Kabareyi izlediğim akşam 1500 kişilik alan tamamen doluydu. Sahnede de bu rakam dile getirildi. İki dev çınarın arasına kurulan sahneye karşı sandalyeler sıralanmış, her birinin arasına küçük masalar konmuştu. İzleyiciler yiyecek ve içecekleriyle gelmişlerdi. Kimileri olası yağış ya da soğuk için şemsiye ve battaniye bile getirmişti. Girişteki büfelerde atıştırmalık, sandviç, şarap, bira, kahve ve su gibi yiyecek-içecekler satılıyordu.
İzleyicilerin ilgisi ve yüksek morali sanatçıyı da mutlu etmişti. Kabare, bir hiciv sanatı olarak, içinde yaşadığı toplumu ve gündemi eleştirmeyi amaçlar. Sanatçı da çocukluğundan başlayarak sosyal ve siyasi gelişmeleri, kuşaklar arası ilişkileri, cep telefonlarının ve internetin hayat üzerindeki etkilerini hicvetti.
Örneğin, Aşağı Avusturya eyaletinin başkentinde üç yıldır onarımı bitmeyen bir yürüyen merdivenden bahsetti. Buna karşılık Çin’de, aynı sürede onlarca yürüyen merdiveni olan, milyonlarca insanın yaşayacağı yeni bir şehir inşa edildiğini anlattı. “Çinlileri durdurmak lazım,” diyerek esprili bir şekilde Avusturya mantalitesini Çin’e yayacak bir kuşak yaratmaktan söz etti. İzleyiciler kahkahalara boğuldu.

DOĞA, SANAT VE İNSAN

Asırlık çınarların yaprakları altında, doğayla iç içe bir ortamda tiyatro izlemek bambaşka bir deneyimdi. Gökyüzünü görmek neredeyse imkânsızdı ama kimsenin göğe bakmaya niyeti yoktu; çünkü herkes sahnedeki sanatçılarla, onların düşündüren ve kahkaha attıran sözleriyle meşguldü. Ayaklarımız ise belki de uzun zamandır basmadığımız toprak ve çakılla yeniden tanışıyordu.

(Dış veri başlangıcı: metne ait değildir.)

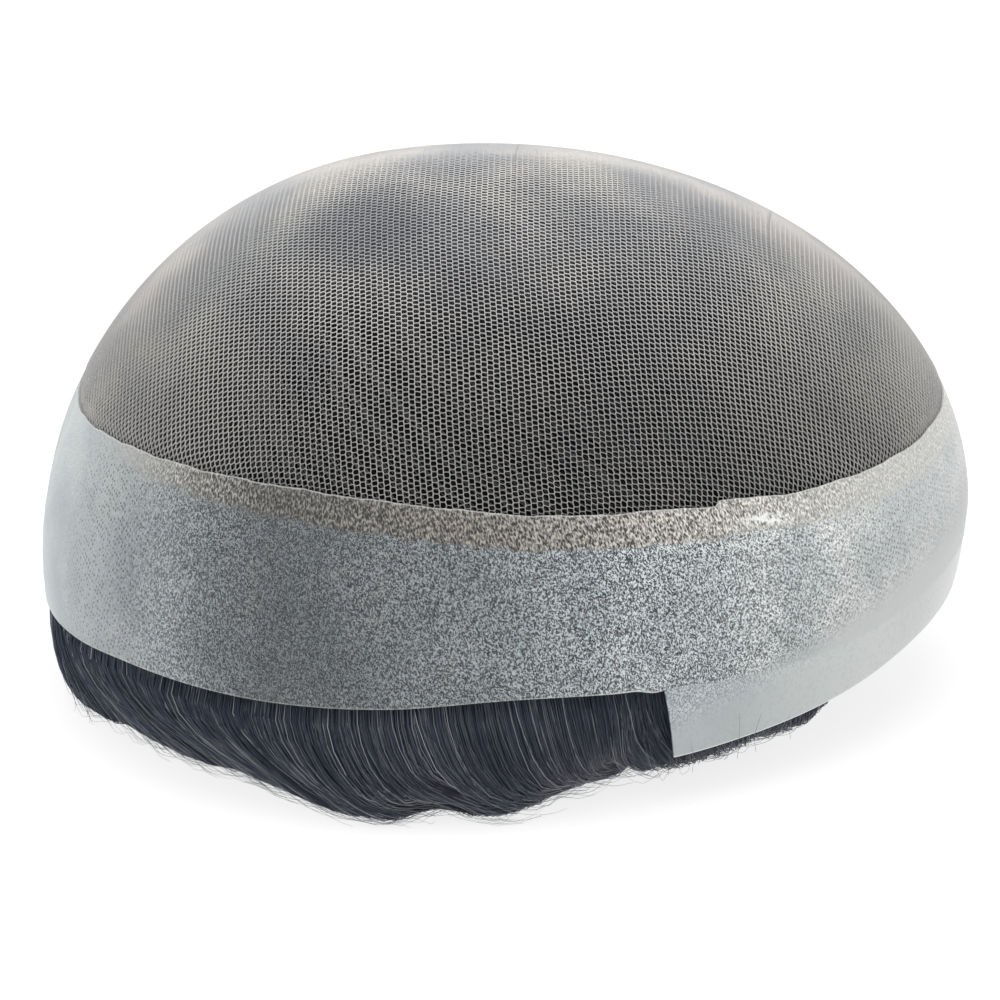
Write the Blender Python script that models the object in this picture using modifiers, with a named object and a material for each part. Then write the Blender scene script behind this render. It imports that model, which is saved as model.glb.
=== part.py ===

Programın sonunda sanatçının verdiği mesaj beni yeniden Erkan Yücel’e götürdü. O hep cesareti, mücadeleyi, boyun eğmemeyi ve direnmeyi anlatırdı. Buradaki sanatçı da açık hava tiyatrosunun Korona salgınına karşı bir direnme merkezi olarak doğduğunu hatırlatarak, insanlığın tarih boyunca sayısız salgın ve felaket atlattığını, her seferinde ayağa kalkmayı başardığını söyledi. İzleyicilere de gelecekteki zorlukları aşacağımıza dair umut verdi.